I would like to minimize the I/O operations to the devices, as I understand that's where the bottleneck is.
Any JOCL examples related to points 1) and/or 2) appreciated!
Any pointer that could help me understand more about this - concurrency/synchronization and if it is possible to orchestrate this stuff from JOCL - would also be highly appreciated.
Basically, registers and LDS (Local Data Storage) have lifetime the same as kernel that uses them and they formally cannot be shared by different work-groups (registers are even private for a work-item). The only way you can exchange data is by Global Memory on video card. But as there's no universal way to synchronize different work-groups you don't have any guarantee of order of computations, so you're left with a scheme where one kernel invocation waits for completion of another.
You can use out-of-order queues and/ or events. Events serve as a way to make a partial order on kernel invocations or they're used for retrieving profiling data.
Thanks, I was having a look at your post - in a sense you're trying do to something quite similar to what I am describing.
Since CKE is not fully supported yet it sounds like in order to leverage concurrency I will probably have to assign different kernels to different devices (from JOCL, having different queues for different devices) and then pull out results from the queues and do my synchronization business from higher-level code (Java).
"The only way you can exchange data is by Global Memory on video card." <-- any pointers and or examples (with jocl) on using this kind of shared memory?
Currently from what I know CKE is theoretically possible on AMD's hardware as they have copies of contexts registers or something - you can read that in AMD's forums, just follow link provided by me. On the other hand, from Fermi whitepaper there is a conclusion that G80 and GT200 doesn't support CKE in hardware, but Fermi does. In fact Fermi is a very compute oriented architecture - it has many features that helps in achieving high utilization of compute resources. But I don't know if they implemented CKE in their OpenCL driver - I don't have GeForce Fermi to test that. Probably not, as they are more focused on CUDA than on OpenCL. It seems that both nVidia and AMD have very immature OpenCL drivers. Not sure about Intel and IBM ones.
You've asked how to exchange data between different kernels or kernel invocations. I've said just use Global Memory - Global Memory is just the off-die memory on graphics card, eg on eg Radeon HD 5770 1 GiB there is 1 GiB Global Memory. But as of now, AMD's OpenCL driver only allows to allocate 512 MiBs of memory on GPU. I think you don't need specific examples. There's much OpenCL kernels that can be found on Google.
You cannot reliably exchange data between two kernels running simultaneously. The only way to reliably exchange data is to wait for one kernel invocation to finish and then issue another kernel invocation. From Java side, your task is first to define CLBuffers, issue one kernel invocation, wait for it to finish (if you're using in-order queue then it's guaranteed that kernels are issued in orders so waiting is automatic, in out-of-order queues you must use event to make dependency graphs) and then issue new kernel invocation which as input buffer will accept output buffer from previous buffer invocation.

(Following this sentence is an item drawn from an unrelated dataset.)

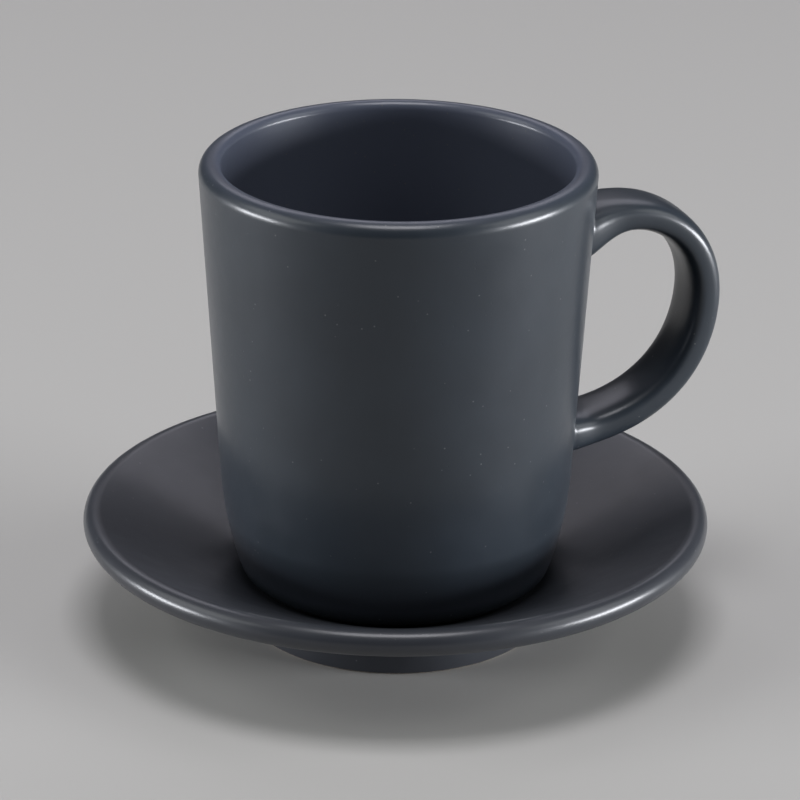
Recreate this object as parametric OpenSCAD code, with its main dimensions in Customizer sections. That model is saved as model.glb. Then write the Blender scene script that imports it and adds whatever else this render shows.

Pushing data through PCI-Express is rather slow (5 GiB/s on my system versus 70 GiB/s of memory bandwidth on GPU) so it's better to avoid it.
If your kernels have different bottlenecks and are short, ie. time to complete one kernel invocation is low (as kernel invocation I mean one enqueueNDRangeKernel) then you can combine to one uber-kernel (similiar thing as uber-shader, google it) - ie. you have to partition work-item to wavefronts (AMD) or warps (nVidia), combine more than one kernels into one and make a dispatch code that selects different kernel depending on wavefron/ warp number. This way you'll execute many different computations at once and you will have high performance as entire SIMD is executing one branch. Of course kernels in uber-kernel must be independent.
I'm planning to use such uber-kernel scheme soon for my OpenCL BWT-based data compressor.